Threadripper 1 had a "game mode" that disabled one of the two active dies, so it will be interesting to see if users of the new chips will be forced to disable even more cores in some scenarios.
It's taken longer than I had hoped, but there are now plenty of languages with the right features, and various frameworks that make it much easier to take advantage of using any number of cores to handle "embarrassingly parallel problems".
And there are plenty of embarrassingly parallel problems. Some problems can be transformed into parallel problems. Just look for long iterations over items where the processing of each item is independent from other items.
You can also re-think algorithms.
I was plotting millions, then tens of millions of data points. It was slow. I was doing the obvious but naive operation of drawing a dot for each data point. This meant a long loop, and invoking a graphics subsystem operation for every point. Even though the plot is being drawn off screen.
Then I observed a phenomena. This is like having a square tiled wall (eg, the pixels) and throwing color paint filled balloons at the wall (eg, each plot point). After many plot points, older plot points are obscured by newer ones.
So let's re-think. Imagine each plot point is now a dart with an infinitely small top. The square tiles on the wall are now "pixel buckets". Each square ("pixel bucket") accumulates the average (of the original data, not the color). The average of data points (eg, dart points) that hit the wall in that tile. Now we're throwing darts (data points) at the wall instead of paint filled balloons. (each pixel bucket has a counter and an accumulated sum, thus an average.)
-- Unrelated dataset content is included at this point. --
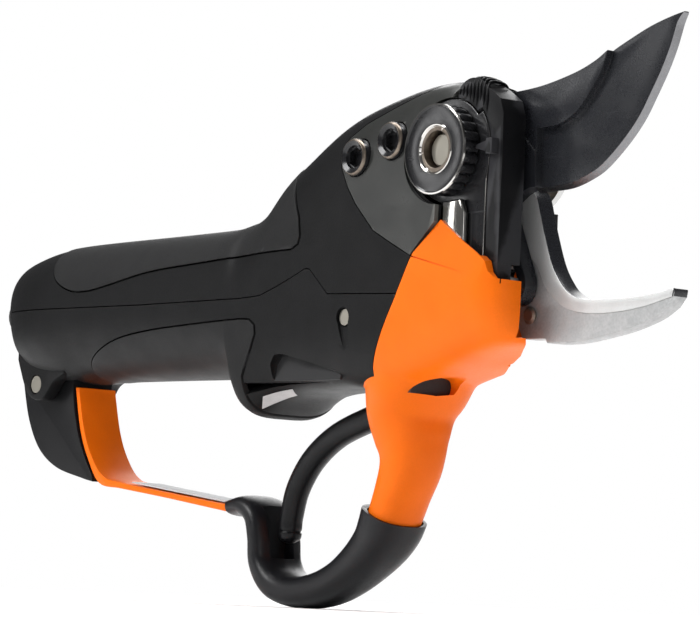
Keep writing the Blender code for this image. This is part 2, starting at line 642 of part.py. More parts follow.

At the end, compute the color (along a gradient) for the accumulated average in each pixel. Now the number of graphical operations is to set one pixel for every pixel bucket. The number of graphical operations is tied to the number of pixels, and unrelated to the number of input data points. The entire result is:1. faster2. draws a much more finely detailed view (and don't say it is because the original dot size plotted was too big)
Now I can (and did) take this further and make it parallel. Divide up the original data points into groups of "work units". When each cpu core is free, it consumes the next "work unit" in the queue. It creates a 2D array of "pixel bucket" averages. Iterates over the subset of data points in that work unit, and averages each point into which ever pixel it would land in.
At the end, pairs of these arrays of pixel values are smashed together. (Simply add the counters and sums together in corresponding pixel buckets.) Then on the final array, once again, determine colors and plot.
The result is identical, but now much faster. Not n-cores * original faster, but close. There is overhead. But using 8 cores is way worth it.
My point, if you think about it, you can find opportunities to use multiple cores. Just put your mind to it. Remember there is overhead. So each "work unit" must be far more than worth the overhead to organize and process it under this model.
Why not use OpenCL to run it on a GPU?
So many things to do, so little time. I'm sure you know the story.
The project is written in Java. There are two (that I know of) projects for Java to support OpenCL in Java. I have looked into it. It is a higher bar to jump over. I might try it with a small project first. It's a matter of time and energy to do it. I'm interested in trying it.
I have to write a C kernel, and there are examples, and have that code available as a "string". (Eg, baked into the code, retrieved from a configuration file, database, etc.) I have to think about the problem very differently to organize it for OpenCL. It is a very different programming model than conventional CPUs. Basically OpenCL is parallelism at a far finer grained approach than the "work units" I described. The work done my my "work units", and thus the code, could be arbitrarily complex. As long as work units are all independent of one another. The very same code to do the work, works on a single cpu core, or multiple cores, if you have them. With OpenCL, I need to have two sets of code to maintain. The OpenCL version, and at least a single-core version for when OpenCL is not available on a given runtime. (Remember, my Java program, the binary, runs on any machine, even ones not invented yet.)
Thus, there is a philosophical issue. What I would rather see is More Cores Please. Conventional cores. Conventional architecture programming. It seems that if you had several hundred cores that were more general purpose rather than specialized for graphics, this would STILL benefits graphics. But in a much more general way.
Let me give an example of a problem that would require serious thinking for OpenCL. A Mandelbrot set explorer. My current Mandelbrot set explorer (in Java) uses arbitrary precision. Thus it does not "peter out" once you dive deep enough to exhaust the precision of a double (eg, 64 bit float). By allowing arbitrary precision math, you can dive deeper and deeper. A Mandelbrot explorer is another embarrassingly parallel problem. "Work units" could even be distributed out to other computers on a network. You just need to launch a JAR file on each node. (And those nodes don't even have to be the same CPU architecture or OS.) In a single kernel in OpenCL, I would need to be able to iterate X number of times on a pixel, using arbitrary precision math, within the bounds of how kernels work. Multiple parameters, each parameter being a buffer (an array) where different concurrent kernels operate on different elements in the parameter buffers.
It seems that with all the silicon we have now, maybe it's time to start building larger numbers of general purpose cores. This would much more rapidly produce benefits in far more every day applications than Open CL. IMO.